Each entry needs to be restated exactly as written.

— BEGIN Rows —

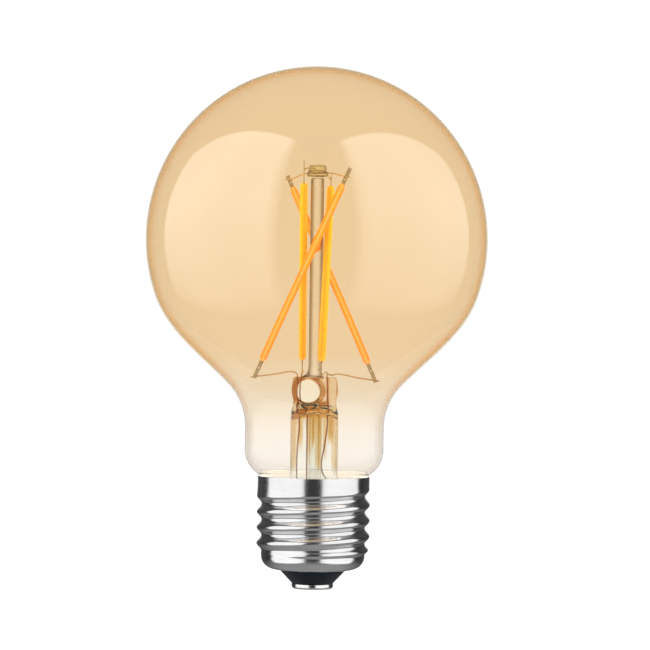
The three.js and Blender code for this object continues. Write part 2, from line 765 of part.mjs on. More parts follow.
// The stem's surface, moved in by the given wall: the flare, the round tube, and the flattening
// towards the press. The outer surface goes on up to the press top, and the inner one ends in a roof.
const blendStart = roofLevel - pressBlend / 2;
function stemSurface(wall) {
  const flareRise = [0, flareThickness, flareThickness + 0.35, 2.4, 4.1, 6.0];
  const flareSpread = [1, 1, 0.66, 0.34, 0.1, 0];
  const rings = flareRise.map((rise, i) => {
    const spread = wall && i < 2 ? 0.8 : flareSpread[i];
    const r = THREE.MathUtils.lerp(tubeRadius, mouthRadius, spread) - wall;
    const level = flareBottom + rise - (i < 5 ? wall : 0) - (wall && i === 0 ? 1 : 0);
    return stemRing(level, r, r, 0);
  });
  const oval = (level) => {
    const share = smooth((level - blendStart) / pressBlend);
    const halfWidth = THREE.MathUtils.lerp(tubeRadius, pressHalfWidth, share) - wall;
    const halfDepth = THREE.MathUtils.lerp(tubeRadius, pressHalfDepth, share) - wall;
    return [level, halfWidth, halfDepth, 0.5 * share];
  };
  const blendLevels = [0, 0.25, 0.5, 0.75, 1].map((share) => blendStart + share * pressBlend);
  const used = blendLevels.filter((level) => !wall || level < roofLevel - 1);
  for (const level of used) rings.push(stemRing(...oval(level)));
  if (wall) {
    const [, halfWidth, halfDepth] = oval(roofLevel);
    rings.push(stemRing(roofLevel - 0.5, halfWidth * 0.95, halfDepth * 0.95, 0.2));
    rings.push(stemRing(roofLevel, halfWidth * 0.75, halfDepth * 0.82, 0.2));
  } else {
    rings.push(stemRing(pressTop - 0.5, pressHalfWidth, pressHalfDepth, 0.5));
    rings.push(stemRing(pressTop, pressHalfWidth - 0.4, pressHalfDepth - 0.4, 0.5));
  }
  return skinned(rings);
}
let stem = solid(stemSurface(0)).subtract(solid(stemSurface(tubeWall)));
for (const [, route] of leadRoutes) {
  stem = stem.subtract(solid(wire(route, leadRadius + channelGap, leadSteps)));
}

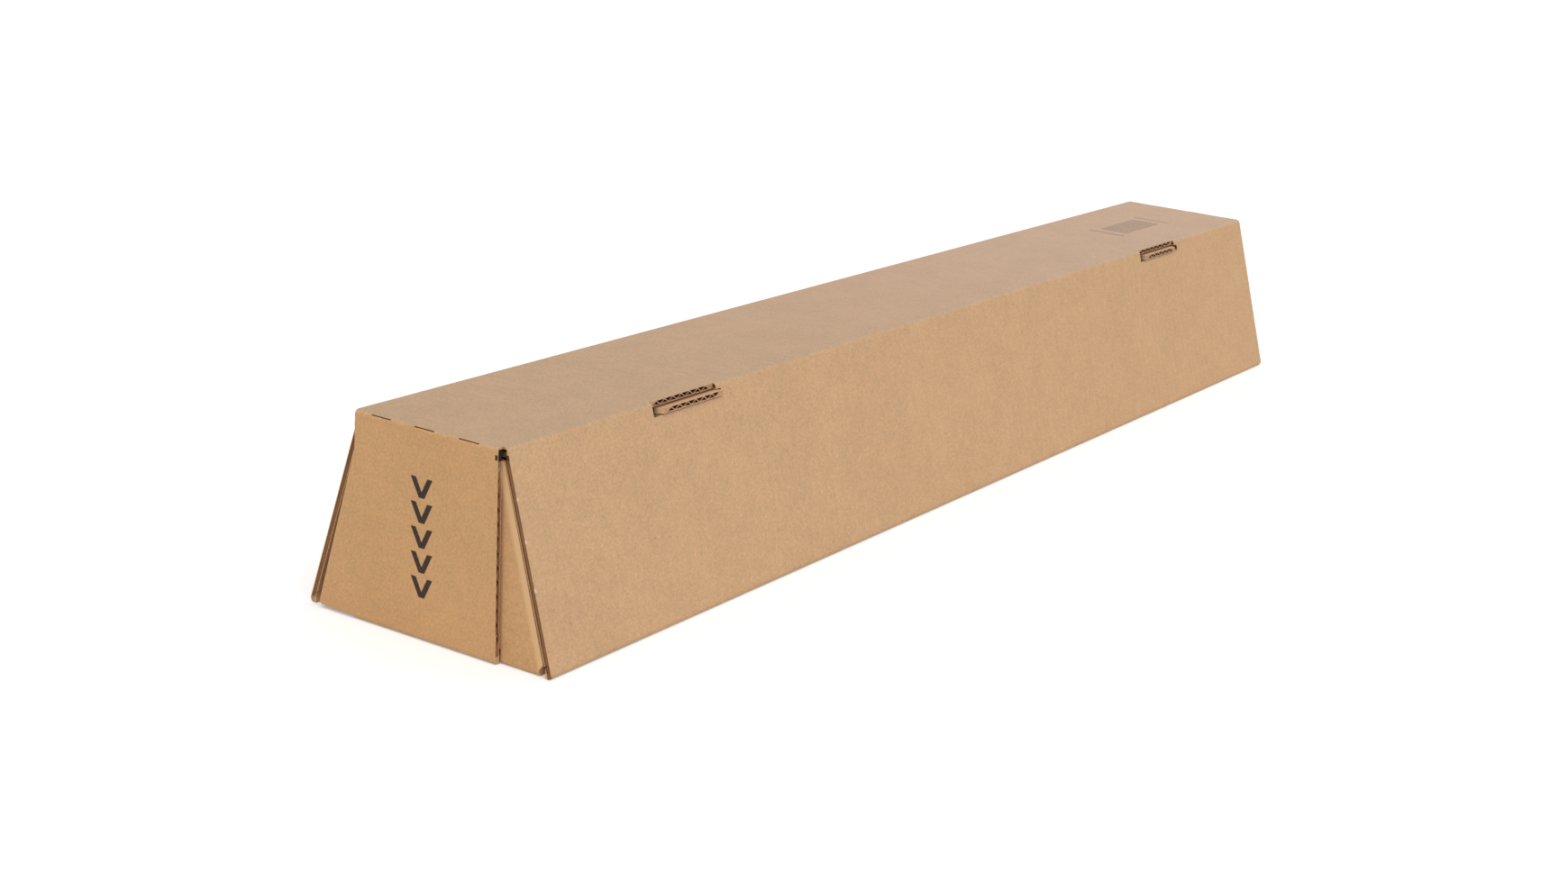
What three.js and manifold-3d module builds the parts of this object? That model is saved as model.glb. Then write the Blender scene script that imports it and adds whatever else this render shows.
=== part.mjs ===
// A trapezoid shipping box of corrugated board, closed. One blank is folded round into the
// sleeve: lid, front, base, back and an inner lid whose two tabs lock out through slots in
// the lid's front fold. Inner end flaps stand up from the base, and the two outer end flaps
// hang from the lid and tuck a tongue through a slit at the base's end.
// Millimetres. X runs along the box, the front panel faces -Y, Z is up. The origin is on
// the surface that the box stands on, under its middle.

import * as THREE from "three";
import { mergeVertices } from "three/addons/utils/BufferGeometryUtils.js";
import Module from "manifold-3d";

// The closed box, over its outer faces
const LENGTH = 620;
const HEIGHT = 77;
const BASE_WIDTH = 112;
const LID_WIDTH = 66;

// The board and how it folds
const BOARD = 2.2;
const LAYER_GAP = 0.3;
const FOLD_RADIUS = 1.8;
const FOLD_STEPS = 3;

// The slots in the lid's front fold and the tabs that come out through them, with each
// place measured from the box's left end. A tab is wider at its tip than the slot is in the
// lid, and the slot in the front panel is longer to let it through.
const LOCKS = [
  { slotStart: 82.5, slotEnd: 122, tipStart: 87.8, tipEnd: 124.4 },
  { slotStart: 491, slotEnd: 531.5, tipStart: 495, tipEnd: 529.5 },
];
const SLOT_FRONT_EXTRA = 3;
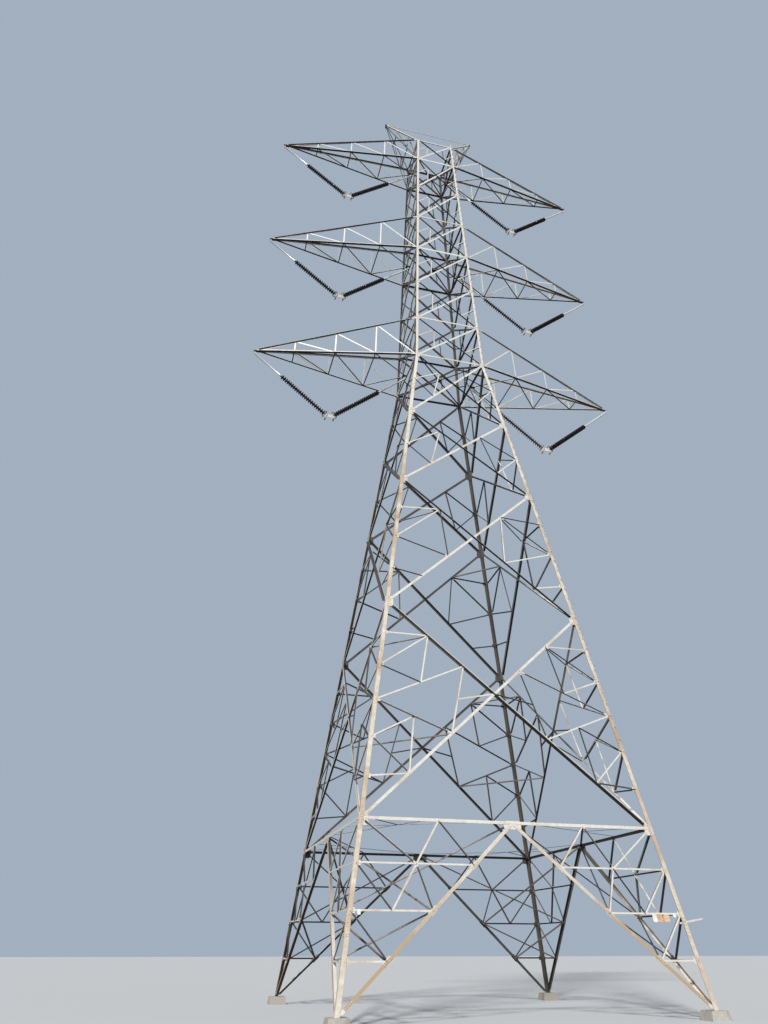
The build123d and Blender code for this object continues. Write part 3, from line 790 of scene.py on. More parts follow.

— END Rows —

Correct result
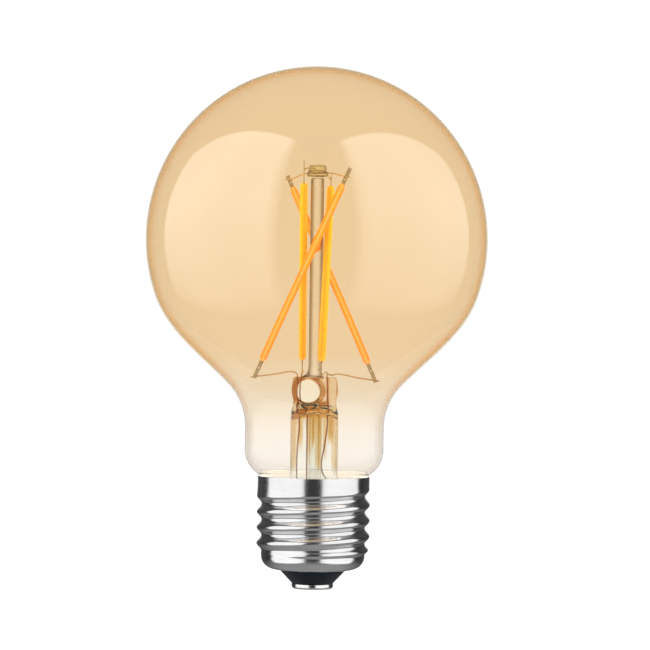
The three.js and Blender code for this object continues. Write part 2, from line 765 of part.mjs on. More parts follow.
// The stem's surface, moved in by the given wall: the flare, the round tube, and the flattening
// towards the press. The outer surface goes on up to the press top, and the inner one ends in a roof.
const blendStart = roofLevel - pressBlend / 2;
function stemSurface(wall) {
  const flareRise = [0, flareThickness, flareThickness + 0.35, 2.4, 4.1, 6.0];
  const flareSpread = [1, 1, 0.66, 0.34, 0.1, 0];
  const rings = flareRise.map((rise, i) => {
    const spread = wall && i < 2 ? 0.8 : flareSpread[i];
    const r = THREE.MathUtils.lerp(tubeRadius, mouthRadius, spread) - wall;
    const level = flareBottom + rise - (i < 5 ? wall : 0) - (wall && i === 0 ? 1 : 0);
    return stemRing(level, r, r, 0);
  });
  const oval = (level) => {
    const share = smooth((level - blendStart) / pressBlend);
    const halfWidth = THREE.MathUtils.lerp(tubeRadius, pressHalfWidth, share) - wall;
    const halfDepth = THREE.MathUtils.lerp(tubeRadius, pressHalfDepth, share) - wall;
    return [level, halfWidth, halfDepth, 0.5 * share];
  };
  const blendLevels = [0, 0.25, 0.5, 0.75, 1].map((share) => blendStart + share * pressBlend);
  const used = blendLevels.filter((level) => !wall || level < roofLevel - 1);
  for (const level of used) rings.push(stemRing(...oval(level)));
  if (wall) {
    const [, halfWidth, halfDepth] = oval(roofLevel);
    rings.push(stemRing(roofLevel - 0.5, halfWidth * 0.95, halfDepth * 0.95, 0.2));
    rings.push(stemRing(roofLevel, halfWidth * 0.75, halfDepth * 0.82, 0.2));
  } else {
    rings.push(stemRing(pressTop - 0.5, pressHalfWidth, pressHalfDepth, 0.5));
    rings.push(stemRing(pressTop, pressHalfWidth - 0.4, pressHalfDepth - 0.4, 0.5));
  }
  return skinned(rings);
}
let stem = solid(stemSurface(0)).subtract(solid(stemSurface(tubeWall)));
for (const [, route] of leadRoutes) {
  stem = stem.subtract(solid(wire(route, leadRadius + channelGap, leadSteps)));
}

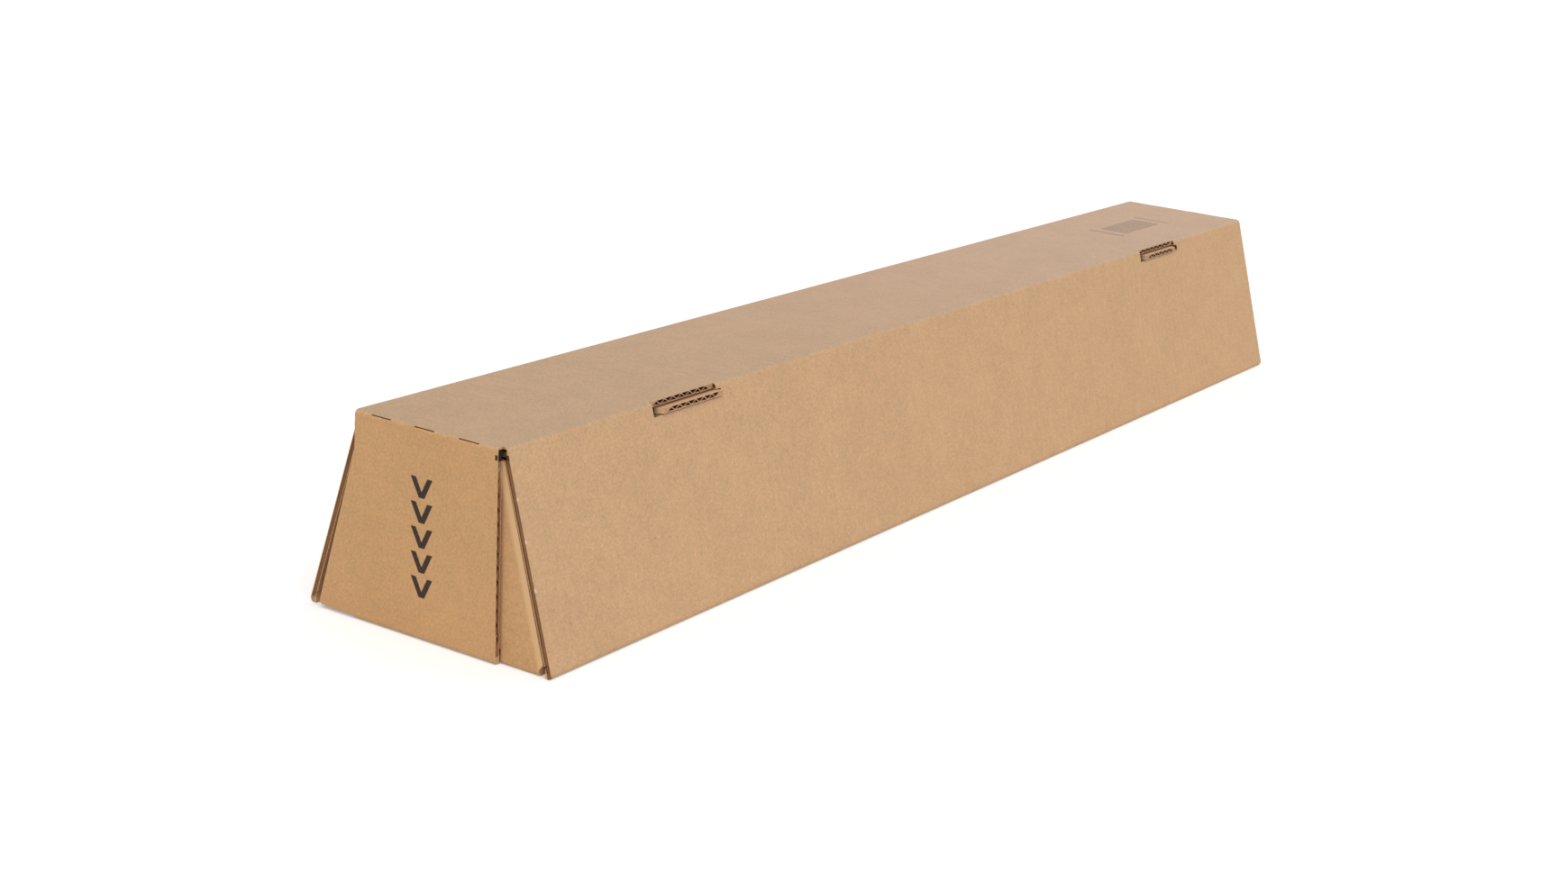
What three.js and manifold-3d module builds the parts of this object? That model is saved as model.glb. Then write the Blender scene script that imports it and adds whatever else this render shows.
=== part.mjs ===
// A trapezoid shipping box of corrugated board, closed. One blank is folded round into the
// sleeve: lid, front, base, back and an inner lid whose two tabs lock out through slots in
// the lid's front fold. Inner end flaps stand up from the base, and the two outer end flaps
// hang from the lid and tuck a tongue through a slit at the base's end.
// Millimetres. X runs along the box, the front panel faces -Y, Z is up. The origin is on
// the surface that the box stands on, under its middle.

import * as THREE from "three";
import { mergeVertices } from "three/addons/utils/BufferGeometryUtils.js";
import Module from "manifold-3d";

// The closed box, over its outer faces
const LENGTH = 620;
const HEIGHT = 77;
const BASE_WIDTH = 112;
const LID_WIDTH = 66;

// The board and how it folds
const BOARD = 2.2;
const LAYER_GAP = 0.3;
const FOLD_RADIUS = 1.8;
const FOLD_STEPS = 3;

// The slots in the lid's front fold and the tabs that come out through them, with each
// place measured from the box's left end. A tab is wider at its tip than the slot is in the
// lid, and the slot in the front panel is longer to let it through.
const LOCKS = [
  { slotStart: 82.5, slotEnd: 122, tipStart: 87.8, tipEnd: 124.4 },
  { slotStart: 491, slotEnd: 531.5, tipStart: 495, tipEnd: 529.5 },
];
const SLOT_FRONT_EXTRA = 3;
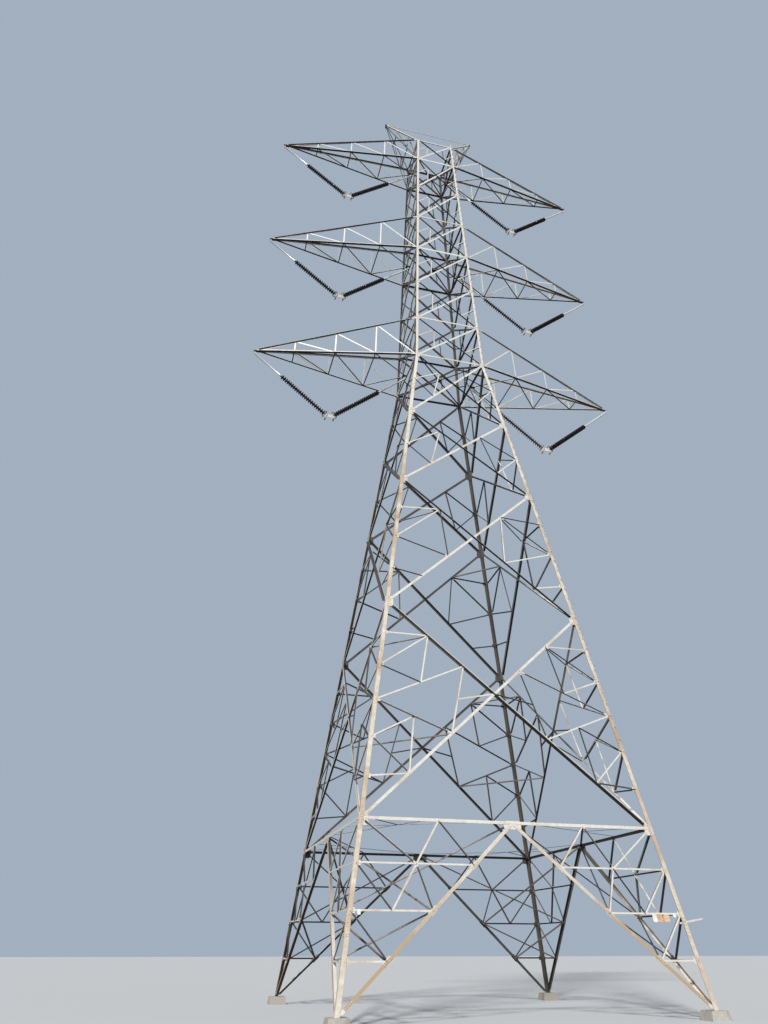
The build123d and Blender code for this object continues. Write part 3, from line 790 of scene.py on. More parts follow.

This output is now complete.